Goal: Copy every line of the entries that includes the word "update".
>> START
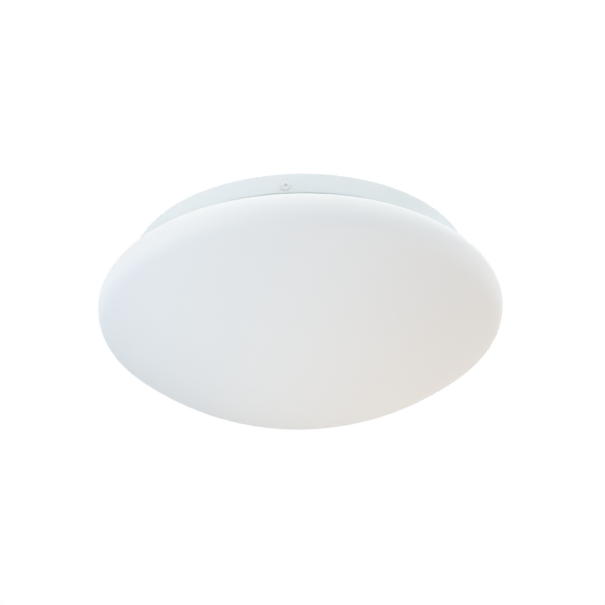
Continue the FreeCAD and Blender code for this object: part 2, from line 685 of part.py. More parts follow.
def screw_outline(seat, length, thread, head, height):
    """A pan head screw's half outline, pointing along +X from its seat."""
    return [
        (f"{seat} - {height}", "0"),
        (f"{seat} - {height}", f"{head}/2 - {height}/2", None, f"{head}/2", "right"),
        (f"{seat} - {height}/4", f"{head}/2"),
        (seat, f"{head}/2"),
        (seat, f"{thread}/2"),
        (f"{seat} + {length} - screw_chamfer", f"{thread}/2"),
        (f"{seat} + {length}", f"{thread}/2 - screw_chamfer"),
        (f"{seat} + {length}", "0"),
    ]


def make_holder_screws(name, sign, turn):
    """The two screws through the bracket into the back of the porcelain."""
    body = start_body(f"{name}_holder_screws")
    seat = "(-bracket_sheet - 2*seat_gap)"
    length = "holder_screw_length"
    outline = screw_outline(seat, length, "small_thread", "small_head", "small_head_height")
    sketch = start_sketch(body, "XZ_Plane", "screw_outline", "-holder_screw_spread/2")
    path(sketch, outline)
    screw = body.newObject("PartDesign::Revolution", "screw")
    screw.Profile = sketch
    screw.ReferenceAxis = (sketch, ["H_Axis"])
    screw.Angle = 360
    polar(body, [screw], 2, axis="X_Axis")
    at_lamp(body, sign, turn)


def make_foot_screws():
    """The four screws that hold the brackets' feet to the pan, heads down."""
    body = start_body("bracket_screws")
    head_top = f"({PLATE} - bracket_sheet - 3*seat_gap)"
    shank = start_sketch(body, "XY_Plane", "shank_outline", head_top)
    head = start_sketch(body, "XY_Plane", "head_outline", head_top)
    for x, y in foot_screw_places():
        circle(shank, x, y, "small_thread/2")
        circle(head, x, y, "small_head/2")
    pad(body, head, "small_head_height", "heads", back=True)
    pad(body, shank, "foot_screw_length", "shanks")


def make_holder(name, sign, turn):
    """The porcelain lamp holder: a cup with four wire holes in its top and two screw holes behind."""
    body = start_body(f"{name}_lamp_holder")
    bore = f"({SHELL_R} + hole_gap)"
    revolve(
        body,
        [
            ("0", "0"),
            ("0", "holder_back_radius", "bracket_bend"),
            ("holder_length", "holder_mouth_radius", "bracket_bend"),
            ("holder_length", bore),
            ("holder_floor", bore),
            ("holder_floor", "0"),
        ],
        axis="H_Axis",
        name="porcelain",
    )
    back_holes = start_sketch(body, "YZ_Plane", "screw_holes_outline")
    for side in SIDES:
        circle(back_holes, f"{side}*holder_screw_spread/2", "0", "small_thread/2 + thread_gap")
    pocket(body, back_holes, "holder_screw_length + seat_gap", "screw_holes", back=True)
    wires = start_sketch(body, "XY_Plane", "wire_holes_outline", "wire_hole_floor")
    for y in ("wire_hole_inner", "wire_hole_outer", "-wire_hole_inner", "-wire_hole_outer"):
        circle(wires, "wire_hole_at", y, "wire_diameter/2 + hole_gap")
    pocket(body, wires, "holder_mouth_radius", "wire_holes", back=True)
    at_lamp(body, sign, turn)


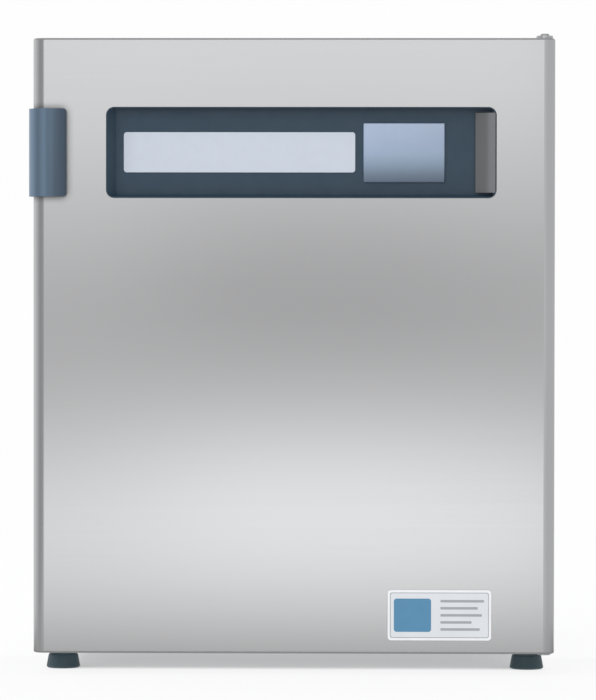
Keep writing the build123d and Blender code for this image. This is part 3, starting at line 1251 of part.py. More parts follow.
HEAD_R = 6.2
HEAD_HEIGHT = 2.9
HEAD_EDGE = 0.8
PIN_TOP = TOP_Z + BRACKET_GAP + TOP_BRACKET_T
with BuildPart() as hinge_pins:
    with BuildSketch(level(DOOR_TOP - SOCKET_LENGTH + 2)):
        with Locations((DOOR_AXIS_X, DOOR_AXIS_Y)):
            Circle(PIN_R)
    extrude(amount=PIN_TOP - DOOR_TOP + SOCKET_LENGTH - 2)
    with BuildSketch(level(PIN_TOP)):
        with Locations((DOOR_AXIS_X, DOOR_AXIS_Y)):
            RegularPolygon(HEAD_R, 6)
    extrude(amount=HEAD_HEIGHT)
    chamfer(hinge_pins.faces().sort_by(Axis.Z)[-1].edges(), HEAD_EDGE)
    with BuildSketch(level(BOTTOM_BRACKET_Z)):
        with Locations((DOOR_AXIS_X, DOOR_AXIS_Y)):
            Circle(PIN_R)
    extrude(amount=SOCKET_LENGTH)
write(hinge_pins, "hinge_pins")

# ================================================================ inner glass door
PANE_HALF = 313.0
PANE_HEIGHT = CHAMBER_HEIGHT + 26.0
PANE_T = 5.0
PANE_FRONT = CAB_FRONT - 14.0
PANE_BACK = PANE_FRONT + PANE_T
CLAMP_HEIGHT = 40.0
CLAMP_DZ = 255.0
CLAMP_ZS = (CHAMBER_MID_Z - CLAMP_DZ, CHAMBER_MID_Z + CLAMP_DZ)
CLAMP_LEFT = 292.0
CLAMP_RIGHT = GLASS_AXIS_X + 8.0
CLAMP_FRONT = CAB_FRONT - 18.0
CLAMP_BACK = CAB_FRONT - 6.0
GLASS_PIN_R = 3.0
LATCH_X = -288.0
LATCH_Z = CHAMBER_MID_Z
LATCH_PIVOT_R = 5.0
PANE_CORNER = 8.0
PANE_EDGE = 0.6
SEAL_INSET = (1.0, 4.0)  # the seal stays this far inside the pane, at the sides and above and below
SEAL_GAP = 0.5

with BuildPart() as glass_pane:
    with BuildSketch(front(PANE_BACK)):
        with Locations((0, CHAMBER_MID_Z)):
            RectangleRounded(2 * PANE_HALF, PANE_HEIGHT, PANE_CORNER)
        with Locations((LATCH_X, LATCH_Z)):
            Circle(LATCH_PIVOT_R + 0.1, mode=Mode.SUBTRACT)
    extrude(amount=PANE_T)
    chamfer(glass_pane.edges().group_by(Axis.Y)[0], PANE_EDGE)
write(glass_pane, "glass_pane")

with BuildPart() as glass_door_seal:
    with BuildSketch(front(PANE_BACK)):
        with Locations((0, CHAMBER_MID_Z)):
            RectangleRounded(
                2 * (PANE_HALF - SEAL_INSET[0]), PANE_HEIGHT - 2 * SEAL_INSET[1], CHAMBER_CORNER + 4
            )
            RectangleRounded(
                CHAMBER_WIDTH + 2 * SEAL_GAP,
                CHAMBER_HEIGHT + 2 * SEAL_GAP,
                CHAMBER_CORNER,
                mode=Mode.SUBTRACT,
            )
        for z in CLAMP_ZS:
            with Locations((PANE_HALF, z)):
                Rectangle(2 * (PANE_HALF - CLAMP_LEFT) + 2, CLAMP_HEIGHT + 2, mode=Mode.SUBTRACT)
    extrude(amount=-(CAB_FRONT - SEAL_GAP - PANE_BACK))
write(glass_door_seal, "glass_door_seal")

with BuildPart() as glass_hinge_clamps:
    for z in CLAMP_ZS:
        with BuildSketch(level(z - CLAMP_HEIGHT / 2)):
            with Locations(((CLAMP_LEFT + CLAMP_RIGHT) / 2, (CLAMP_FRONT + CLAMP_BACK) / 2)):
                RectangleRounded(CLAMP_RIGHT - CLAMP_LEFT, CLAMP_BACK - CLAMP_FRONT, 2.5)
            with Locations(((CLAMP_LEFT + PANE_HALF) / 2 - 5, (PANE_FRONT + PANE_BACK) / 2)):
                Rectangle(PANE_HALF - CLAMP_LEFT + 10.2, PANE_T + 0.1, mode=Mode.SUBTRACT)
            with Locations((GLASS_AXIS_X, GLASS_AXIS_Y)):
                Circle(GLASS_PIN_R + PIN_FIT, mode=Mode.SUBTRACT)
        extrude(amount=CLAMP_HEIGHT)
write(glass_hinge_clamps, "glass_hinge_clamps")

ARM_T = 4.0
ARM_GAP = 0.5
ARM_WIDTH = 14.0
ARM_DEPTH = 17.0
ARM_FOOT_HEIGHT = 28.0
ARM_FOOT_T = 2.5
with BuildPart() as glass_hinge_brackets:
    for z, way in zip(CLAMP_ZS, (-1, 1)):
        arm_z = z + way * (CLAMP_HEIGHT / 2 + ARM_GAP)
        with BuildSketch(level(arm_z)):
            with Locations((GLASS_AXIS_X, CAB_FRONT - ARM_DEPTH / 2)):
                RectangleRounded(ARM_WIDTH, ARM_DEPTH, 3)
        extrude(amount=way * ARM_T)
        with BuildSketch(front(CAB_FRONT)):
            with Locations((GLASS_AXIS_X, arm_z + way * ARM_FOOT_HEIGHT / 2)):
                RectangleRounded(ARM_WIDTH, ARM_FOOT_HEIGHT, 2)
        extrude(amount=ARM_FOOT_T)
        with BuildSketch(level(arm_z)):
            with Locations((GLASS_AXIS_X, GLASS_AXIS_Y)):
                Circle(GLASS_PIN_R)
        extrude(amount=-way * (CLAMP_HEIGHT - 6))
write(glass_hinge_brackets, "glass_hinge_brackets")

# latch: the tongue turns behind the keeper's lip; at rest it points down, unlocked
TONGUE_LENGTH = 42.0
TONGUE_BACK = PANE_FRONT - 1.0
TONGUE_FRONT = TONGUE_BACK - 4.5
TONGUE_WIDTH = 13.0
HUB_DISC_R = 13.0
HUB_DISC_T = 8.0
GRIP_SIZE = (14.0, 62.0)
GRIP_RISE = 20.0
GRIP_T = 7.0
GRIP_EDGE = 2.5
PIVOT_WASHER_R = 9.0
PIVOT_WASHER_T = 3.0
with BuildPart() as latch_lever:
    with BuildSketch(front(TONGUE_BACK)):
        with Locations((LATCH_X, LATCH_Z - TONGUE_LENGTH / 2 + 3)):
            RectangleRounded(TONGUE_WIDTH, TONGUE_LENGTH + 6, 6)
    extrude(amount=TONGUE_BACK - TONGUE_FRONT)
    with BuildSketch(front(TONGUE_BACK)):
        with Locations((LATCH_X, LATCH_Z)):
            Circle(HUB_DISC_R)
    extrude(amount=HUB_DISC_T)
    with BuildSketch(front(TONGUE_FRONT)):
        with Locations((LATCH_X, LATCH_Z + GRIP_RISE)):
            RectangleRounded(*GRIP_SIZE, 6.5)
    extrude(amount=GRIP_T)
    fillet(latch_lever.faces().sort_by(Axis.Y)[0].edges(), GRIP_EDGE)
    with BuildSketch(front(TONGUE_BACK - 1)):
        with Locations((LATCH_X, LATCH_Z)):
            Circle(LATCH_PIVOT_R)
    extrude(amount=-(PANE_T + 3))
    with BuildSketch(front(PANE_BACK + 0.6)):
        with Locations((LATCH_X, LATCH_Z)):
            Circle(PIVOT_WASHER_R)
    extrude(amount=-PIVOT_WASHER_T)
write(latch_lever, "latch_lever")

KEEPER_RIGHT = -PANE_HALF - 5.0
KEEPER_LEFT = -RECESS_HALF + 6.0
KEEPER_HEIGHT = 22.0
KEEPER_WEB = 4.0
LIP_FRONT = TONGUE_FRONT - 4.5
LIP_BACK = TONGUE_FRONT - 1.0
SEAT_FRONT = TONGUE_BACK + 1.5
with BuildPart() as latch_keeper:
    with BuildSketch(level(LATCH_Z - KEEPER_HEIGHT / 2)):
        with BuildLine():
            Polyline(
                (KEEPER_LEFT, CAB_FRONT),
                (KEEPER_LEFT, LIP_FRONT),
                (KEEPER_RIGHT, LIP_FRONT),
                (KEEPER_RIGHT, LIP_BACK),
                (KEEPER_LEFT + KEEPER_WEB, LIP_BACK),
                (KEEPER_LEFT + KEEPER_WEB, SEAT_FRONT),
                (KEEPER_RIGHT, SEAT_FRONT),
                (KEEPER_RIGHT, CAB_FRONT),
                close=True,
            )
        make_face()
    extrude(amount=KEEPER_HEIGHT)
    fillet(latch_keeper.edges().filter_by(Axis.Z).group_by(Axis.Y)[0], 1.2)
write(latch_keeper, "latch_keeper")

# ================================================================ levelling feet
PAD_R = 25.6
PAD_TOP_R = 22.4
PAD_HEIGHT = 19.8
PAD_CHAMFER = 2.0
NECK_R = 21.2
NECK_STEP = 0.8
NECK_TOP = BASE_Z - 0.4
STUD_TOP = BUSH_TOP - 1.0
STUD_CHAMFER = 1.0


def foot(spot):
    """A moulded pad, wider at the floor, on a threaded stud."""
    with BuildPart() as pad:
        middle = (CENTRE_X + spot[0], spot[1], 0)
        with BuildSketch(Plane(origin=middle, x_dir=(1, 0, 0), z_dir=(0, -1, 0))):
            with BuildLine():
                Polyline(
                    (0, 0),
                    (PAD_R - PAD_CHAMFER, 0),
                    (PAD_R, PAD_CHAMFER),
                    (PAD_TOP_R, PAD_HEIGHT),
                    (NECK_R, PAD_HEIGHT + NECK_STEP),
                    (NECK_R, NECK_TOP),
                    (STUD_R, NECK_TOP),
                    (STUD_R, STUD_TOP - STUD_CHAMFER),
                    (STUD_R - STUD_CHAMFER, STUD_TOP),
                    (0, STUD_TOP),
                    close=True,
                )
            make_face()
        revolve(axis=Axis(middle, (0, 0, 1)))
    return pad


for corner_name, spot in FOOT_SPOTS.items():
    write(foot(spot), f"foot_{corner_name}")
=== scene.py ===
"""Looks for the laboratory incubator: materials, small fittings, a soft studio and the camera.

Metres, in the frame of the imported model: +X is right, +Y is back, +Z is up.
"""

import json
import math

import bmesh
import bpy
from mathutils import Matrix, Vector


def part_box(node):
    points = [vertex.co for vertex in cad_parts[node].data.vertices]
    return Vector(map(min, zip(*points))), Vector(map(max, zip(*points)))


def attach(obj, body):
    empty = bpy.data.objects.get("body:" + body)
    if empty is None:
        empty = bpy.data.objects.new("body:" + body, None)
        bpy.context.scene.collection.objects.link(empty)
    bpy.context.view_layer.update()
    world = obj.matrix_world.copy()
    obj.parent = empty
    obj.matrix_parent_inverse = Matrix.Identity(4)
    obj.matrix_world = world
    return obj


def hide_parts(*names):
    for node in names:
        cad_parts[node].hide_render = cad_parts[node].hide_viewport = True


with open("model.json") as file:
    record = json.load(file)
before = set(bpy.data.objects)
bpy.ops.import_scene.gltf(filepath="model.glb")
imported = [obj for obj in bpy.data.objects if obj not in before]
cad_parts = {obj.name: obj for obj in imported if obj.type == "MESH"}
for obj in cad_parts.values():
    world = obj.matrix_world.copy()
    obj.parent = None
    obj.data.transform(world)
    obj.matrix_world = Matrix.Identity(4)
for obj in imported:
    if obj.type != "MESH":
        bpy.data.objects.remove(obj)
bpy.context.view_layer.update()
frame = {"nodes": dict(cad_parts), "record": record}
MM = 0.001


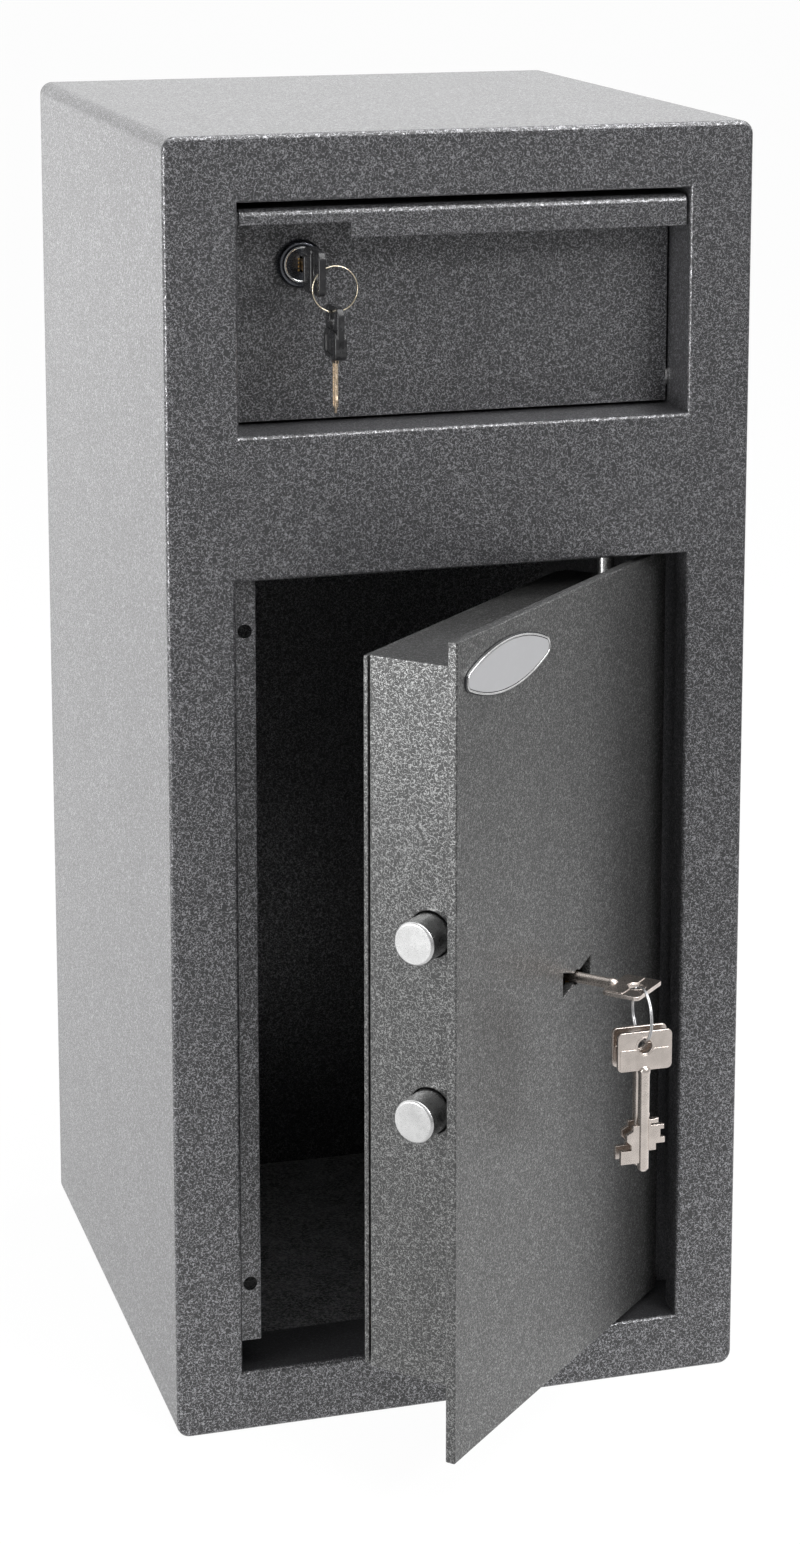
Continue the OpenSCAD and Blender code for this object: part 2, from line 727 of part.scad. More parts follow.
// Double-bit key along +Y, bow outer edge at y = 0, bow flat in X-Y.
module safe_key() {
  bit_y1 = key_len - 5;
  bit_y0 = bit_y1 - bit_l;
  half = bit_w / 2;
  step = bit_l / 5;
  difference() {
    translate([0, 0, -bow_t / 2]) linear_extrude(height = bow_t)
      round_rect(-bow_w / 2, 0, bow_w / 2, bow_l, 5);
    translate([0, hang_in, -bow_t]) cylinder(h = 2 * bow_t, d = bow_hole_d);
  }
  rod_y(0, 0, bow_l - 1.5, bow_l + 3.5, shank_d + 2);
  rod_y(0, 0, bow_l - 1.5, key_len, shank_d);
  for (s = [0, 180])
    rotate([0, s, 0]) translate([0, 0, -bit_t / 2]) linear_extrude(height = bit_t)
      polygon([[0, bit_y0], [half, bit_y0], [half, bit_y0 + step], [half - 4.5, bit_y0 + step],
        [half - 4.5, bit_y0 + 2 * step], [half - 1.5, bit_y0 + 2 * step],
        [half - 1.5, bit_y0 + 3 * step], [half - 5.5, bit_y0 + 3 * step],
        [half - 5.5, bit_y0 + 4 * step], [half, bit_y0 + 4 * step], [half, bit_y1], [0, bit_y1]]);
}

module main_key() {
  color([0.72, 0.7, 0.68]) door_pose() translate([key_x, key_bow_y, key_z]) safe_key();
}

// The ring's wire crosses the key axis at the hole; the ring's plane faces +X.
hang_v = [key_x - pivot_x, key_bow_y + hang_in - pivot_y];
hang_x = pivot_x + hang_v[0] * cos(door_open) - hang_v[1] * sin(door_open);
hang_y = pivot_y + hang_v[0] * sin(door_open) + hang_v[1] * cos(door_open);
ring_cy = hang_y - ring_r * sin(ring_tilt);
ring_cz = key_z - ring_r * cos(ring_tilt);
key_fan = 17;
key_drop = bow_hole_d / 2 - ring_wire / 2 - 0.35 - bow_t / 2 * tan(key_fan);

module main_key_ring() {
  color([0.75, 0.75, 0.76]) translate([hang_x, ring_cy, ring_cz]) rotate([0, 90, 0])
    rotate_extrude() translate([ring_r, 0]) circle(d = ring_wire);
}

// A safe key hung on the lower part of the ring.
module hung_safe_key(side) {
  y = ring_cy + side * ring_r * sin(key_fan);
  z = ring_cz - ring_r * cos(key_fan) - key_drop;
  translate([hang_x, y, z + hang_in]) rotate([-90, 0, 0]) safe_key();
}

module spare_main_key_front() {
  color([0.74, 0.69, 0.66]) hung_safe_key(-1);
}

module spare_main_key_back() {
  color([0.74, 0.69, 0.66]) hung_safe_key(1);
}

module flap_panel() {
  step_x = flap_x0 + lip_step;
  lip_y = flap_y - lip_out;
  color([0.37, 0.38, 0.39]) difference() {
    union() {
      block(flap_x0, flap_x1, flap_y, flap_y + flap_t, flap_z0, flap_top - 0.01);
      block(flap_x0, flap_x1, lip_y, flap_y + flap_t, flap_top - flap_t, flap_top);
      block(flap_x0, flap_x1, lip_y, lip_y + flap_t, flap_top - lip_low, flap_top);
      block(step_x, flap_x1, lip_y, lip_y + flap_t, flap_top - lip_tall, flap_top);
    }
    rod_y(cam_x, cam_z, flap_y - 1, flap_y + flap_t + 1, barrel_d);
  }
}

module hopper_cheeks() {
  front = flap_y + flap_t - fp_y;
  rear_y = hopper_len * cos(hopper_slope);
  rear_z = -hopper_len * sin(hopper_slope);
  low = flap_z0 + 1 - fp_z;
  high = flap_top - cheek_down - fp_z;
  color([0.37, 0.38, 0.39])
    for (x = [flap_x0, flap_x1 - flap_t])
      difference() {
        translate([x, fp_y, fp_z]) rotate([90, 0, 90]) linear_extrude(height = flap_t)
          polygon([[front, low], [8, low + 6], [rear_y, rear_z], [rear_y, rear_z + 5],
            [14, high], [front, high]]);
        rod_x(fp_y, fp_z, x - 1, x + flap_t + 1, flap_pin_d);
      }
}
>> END
Response to the task:
    bpy.context.view_layer.update()
bpy.context.view_layer.update()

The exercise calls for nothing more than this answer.